Question No.4. therefore, will have to be answered in favour of the appellant and against the respondent. That takes us to the consideration of the last question.

Question No.6 It refers to an amount of Rs.5,01,460/- being the value of the properties in the occupation of Sahebzadas and Sahebzadees. The said amount was included by the Assistant Controller as property passing on the death of the deceased Nizam. The High Court has answered the said question against the appellant relying on decision of the High Court in Commissioner of Income Tax v. Barkat Ali Khan 1974 (12) T.L.R. 90. The said decision was confirmed by this Court in the case of Commissioner of Income-Tax v. Nawab Mir Barkat Ali Khan (1991) 188 I.T.R. 231. In our view as there is no clear evidence on record to show that the aforesaid amount represented the value of properties which were occupied by way of full ownership by the said Sahebzadas and Sahebzadees, the said amount was rightly included in the estate of the deceased. On the scanty material on record, it is not possible for us to take any view contrary to the one taken by the High Court as well as by the authorities below.

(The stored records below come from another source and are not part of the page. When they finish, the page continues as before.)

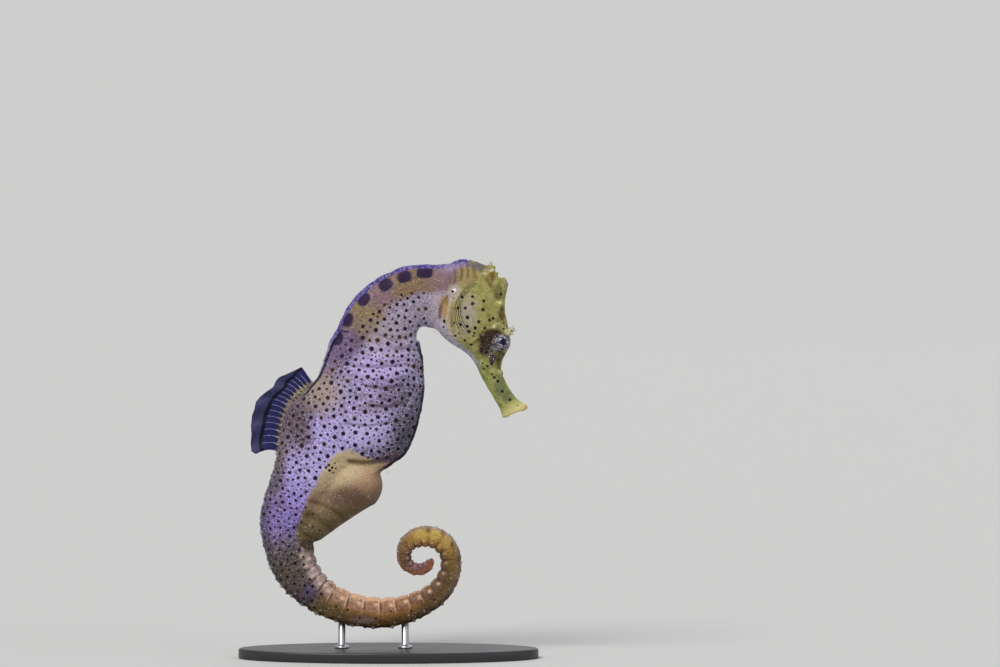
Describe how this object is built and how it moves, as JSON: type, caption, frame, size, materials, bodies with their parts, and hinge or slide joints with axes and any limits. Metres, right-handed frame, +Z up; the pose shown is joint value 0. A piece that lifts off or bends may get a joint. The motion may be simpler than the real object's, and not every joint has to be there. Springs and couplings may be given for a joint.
{
  "type": "pot-bellied seahorse on a display stand",
  "caption": "Life-size pot-bellied seahorse with a deep belly, tubular snout and curled tail, held upright by short rods on an oval base.",
  "frame": {"origin": "centre of the stand base's underside", "axes": "+Z up, from the base to the top of the neck and coronet; +X towards the snout, along the base's long side; +Y from the animal's right side to its left"},
  "size_m": [0.09, 0.04, 0.1194],
  "materials": {
    "skin_yellow": "moist yellow-green skin over bone, with small black dots and a brown patch behind the eye",
    "skin_lilac": "moist lilac-white skin with brown-black spots and fine white speckles",
    "skin_cream": "smooth cream to peach skin",
    "skin_olive": "moist grey-olive skin over bony rings, with small dark spots",
    "skin_orange": "moist orange-brown skin over bony rings with pale edges",
    "fin": "thin translucent blue-grey membrane on fine rays",
    "eye": "glossy silver-white mottled eye with a blue-black pupil",
    "stand_base": "satin black powder coat",
    "stand_rod": "fine brushed stainless steel"
  },
  "bodies": {
    "root": {"head": "skin_yellow", "snout": "skin_yellow", "coronet": "skin_yellow", "gill_cover_right": "skin_yellow", "gill_cover_left": "skin_yellow", "eye_right": "eye", "eye_left": "eye", "neck": "skin_lilac", "trunk_upper": "skin_lilac", "trunk_lower": "skin_lilac", "pouch": "skin_cream", "tail_base": "skin_lilac", "tail_upper": "skin_lilac", "tail_bend": "skin_olive", "tail_middle": "skin_orange", "tail_lower": "skin_orange", "tail_coil_outer": "skin_orange", "tail_coil_top": "skin_orange", "tail_coil_inner": "skin_orange", "tail_tip": "skin_orange", "dorsal_fin": "fin", "pectoral_fin_right": "fin", "pectoral_fin_left": "fin", "anal_fin": "fin", "stand_base": "stand_base", "stand_rod_rear": "stand_rod", "stand_rod_front": "stand_rod"}
  },
  "joints": []
}
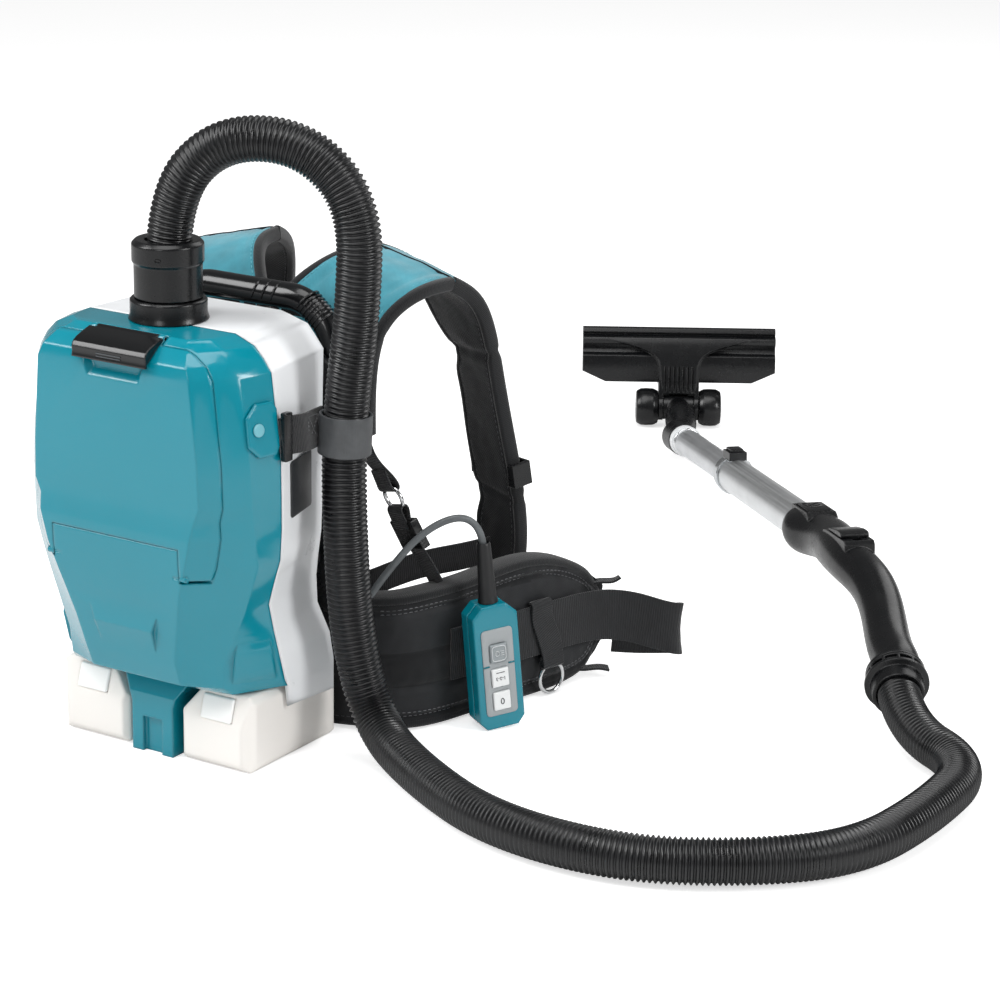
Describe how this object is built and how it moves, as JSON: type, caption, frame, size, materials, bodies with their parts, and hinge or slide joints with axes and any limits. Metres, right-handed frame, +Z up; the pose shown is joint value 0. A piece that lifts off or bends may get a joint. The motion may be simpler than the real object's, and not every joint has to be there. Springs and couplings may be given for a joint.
{
  "type": "backpack vacuum cleaner",
  "caption": "Upright shell with a front lid, slide-in battery packs and a padded carrying harness; a ribbed hose leads to a telescopic wand and a floor nozzle.",
  "frame": {"origin": "centre of the standing face of the foot between the battery packs", "axes": "+X to the right of someone who faces the lid, +Y from the lid towards the harness, +Z up"},
  "size_m": [0.8731, 1.2308, 0.5206],
  "materials": {
    "teal_shell": "gloss",
    "white_shell": "gloss",
    "black_shell": "satin",
    "pack_shell": "matt",
    "pack_button": "matt",
    "key_white": "satin",
    "teal_fabric": "woven",
    "black_fabric": "woven, padded",
    "webbing": "woven webbing",
    "hose": "satin",
    "soft_rubber": "matt",
    "tube_metal": "satin",
    "bright_metal": "polished",
    "plain_steel": "plain",
    "bag_fleece": "felt",
    "motor_plastic": "matt",
    "stator_iron": "plain",
    "board": "satin",
    "contacts": "plain"
  },
  "bodies": {
    "unit": {"back_frame": "black_shell", "back_pad": "black_fabric", "battery_terminals": "contacts", "belt_webbing": "webbing", "bent_handle": "black_shell", "cable_boot": "soft_rubber", "carry_handle": "soft_rubber", "centre_leg": "teal_shell", "control_board": "board", "dust_bag": "bag_fleece", "filter_cartridge": "bag_fleece", "front_housing": "teal_shell", "hose_strap": "webbing", "housing_screws": "plain_steel", "inlet_collar": "black_shell", "left_belt_wing": "black_fabric", "left_shoulder_strap": "black_fabric", "lid_seal": "soft_rubber", "lower_webbing": "webbing", "lumbar_pad": "black_fabric", "motor_bearings": "plain_steel", "motor_housing": "motor_plastic", "motor_stator": "stator_iron", "outer_tube": "tube_metal", "rear_housing": "white_shell", "remote_back": "black_shell", "remote_cable": "hose", "remote_front": "teal_shell", "right_belt_wing": "black_fabric", "right_shoulder_strap": "black_fabric", "ring_hanger": "webbing", "shoulder_yoke": "teal_fabric", "stabilizer_rings": "bright_metal", "strap_bracket": "black_shell", "strap_buckles": "black_shell", "suction_hose": "hose", "tube_collar": "black_shell"},
    "cuff": {"hose_cuff": "black_shell"},
    "lid": {"lid": "teal_shell"},
    "latch": {"lid_latch": "black_shell"},
    "rotor": {"motor_shaft": "plain_steel", "fan_impeller": "motor_plastic"},
    "left_pack": {"left_battery": "pack_shell"},
    "right_pack": {"right_battery": "pack_shell"},
    "left_pack_key": {"left_battery_button": "pack_button"},
    "right_pack_key": {"right_battery_button": "pack_button"},
    "light_key": {"light_button": "key_white"},
    "speed_key": {"speed_button": "key_white"},
    "stop_key": {"stop_button": "key_white"},
    "release_key": {"wand_release_button": "black_shell"},
    "relief": {"relief_slider": "black_shell"},
    "lock_key": {"tube_lock": "black_shell"},
    "inner_wand": {"inner_tube": "tube_metal"},
    "elbow": {"nozzle_elbow": "black_shell"},
    "nozzle": {"nozzle_head": "black_shell", "roller_axle": "plain_steel"},
    "left_wheel": {"left_roller": "soft_rubber"},
    "right_wheel": {"right_roller": "soft_rubber"},
    "hose_end": {"handle_cuff": "black_shell"},
    "ring": {"hanging_ring": "bright_metal"}
  },
  "joints": [
    {"name": "cuff_swivel", "type": "hinge", "parent": "unit", "child": "cuff", "pos_m": [0, -0.001, 0.38], "axis": [0, 0, 1], "continuous": true},
    {"name": "lid_hinge", "type": "hinge", "parent": "unit", "child": "lid", "pos_m": [0, -0.0705, 0.1715], "axis": [1, 0, 0], "range_deg": [0, 90]},
    {"name": "latch_hinge", "type": "hinge", "parent": "lid", "child": "latch", "pos_m": [0, -0.0505, 0.3542], "axis": [-1, 0, 0], "range_deg": [0, 40]},
    {"name": "fan_spin", "type": "hinge", "parent": "unit", "child": "rotor", "pos_m": [0, 0.005, 0.125], "axis": [0, 0, 1], "continuous": true},
    {"name": "left_pack_slide", "type": "slide", "parent": "unit", "child": "left_pack", "axis": [0, -1, 0], "range_m": [0, 0.12]},
    {"name": "right_pack_slide", "type": "slide", "parent": "unit", "child": "right_pack", "axis": [0, -1, 0], "range_m": [0, 0.12]},
    {"name": "left_pack_release", "type": "slide", "parent": "left_pack", "child": "left_pack_key", "axis": [0, 1, 0], "range_m": [0, 0.003], "stiffness_N_per_m": 400, "springref_m": -0.002},
    {"name": "right_pack_release", "type": "slide", "parent": "right_pack", "child": "right_pack_key", "axis": [0, 1, 0], "range_m": [0, 0.003], "stiffness_N_per_m": 400, "springref_m": -0.002},
    {"name": "light_press", "type": "slide", "parent": "unit", "child": "light_key", "axis": [-0.8387, 0.5446, 0], "range_m": [0, 0.001], "stiffness_N_per_m": 400, "springref_m": -0.002},
    {"name": "speed_press", "type": "slide", "parent": "unit", "child": "speed_key", "axis": [-0.8387, 0.5446, 0], "range_m": [0, 0.001], "stiffness_N_per_m": 400, "springref_m": -0.002},
    {"name": "stop_press", "type": "slide", "parent": "unit", "child": "stop_key", "axis": [-0.8387, 0.5446, 0], "range_m": [0, 0.001], "stiffness_N_per_m": 400, "springref_m": -0.002},
    {"name": "wand_release_press", "type": "slide", "parent": "unit", "child": "release_key", "axis": [0.0715, -0.0746, -0.9946], "range_m": [0, 0.0015], "stiffness_N_per_m": 400, "springref_m": -0.002},
    {"name": "relief_slide", "type": "slide", "parent": "unit", "child": "relief", "axis": [0.6879, -0.7184, 0.1033], "range_m": [0, 0.008]},
    {"name": "tube_lock_press", "type": "slide", "parent": "unit", "child": "lock_key", "axis": [0.0715, -0.0746, -0.9946], "range_m": [0, 0.0025], "stiffness_N_per_m": 400, "springref_m": -0.002},
    {"name": "tube_slide", "type": "slide", "parent": "unit", "child": "inner_wand", "axis": [-0.6879, 0.7184, -0.1033], "range_m": [-0.12, 0.1]},
    {"name": "elbow_swivel", "type": "hinge", "parent": "inner_wand", "child": "elbow", "pos_m": [-0.034, 0.915, 0.03], "axis": [0.6879, -0.7184, 0.1033], "range_deg": [-90, 90]},
    {"name": "nozzle_tilt", "type": "hinge", "parent": "elbow", "child": "nozzle", "pos_m": [-0.132, 1.064, 0.0208], "axis": [0.8457, 0.5336, 0], "range_deg": [-75, 15]},
    {"name": "left_roller_spin", "type": "hinge", "parent": "nozzle", "child": "left_wheel", "pos_m": [-0.132, 1.064, 0.0208], "axis": [0.8457, 0.5336, 0], "continuous": true},
    {"name": "right_roller_spin", "type": "hinge", "parent": "nozzle", "child": "right_wheel", "pos_m": [-0.132, 1.064, 0.0208], "axis": [0.8457, 0.5336, 0], "continuous": true},
    {"name": "hose_end_swivel", "type": "hinge", "parent": "unit", "child": "hose_end", "pos_m": [0.46676, 0.37049, 0.0428], "axis": [0.51, -0.8122, -0.2833], "continuous": true},
    {"name": "ring_swing", "type": "hinge", "parent": "unit", "child": "ring", "pos_m": [0.1948, 0.2663, 0.0287], "axis": [0.27, 0.9629, 0], "range_deg": [-80, 2]}
  ]
}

Question No.6. therefore, will also have to be answered against the appellant and in favour of the respondent.

In the result this appeal stands partly allowed only with reference to the answer to Question No.4. However it will stand dismissed so far as the answers given by the High Court against the appellant on the remaining questions are concerned. Orders accordingly. There will be no order as to costs.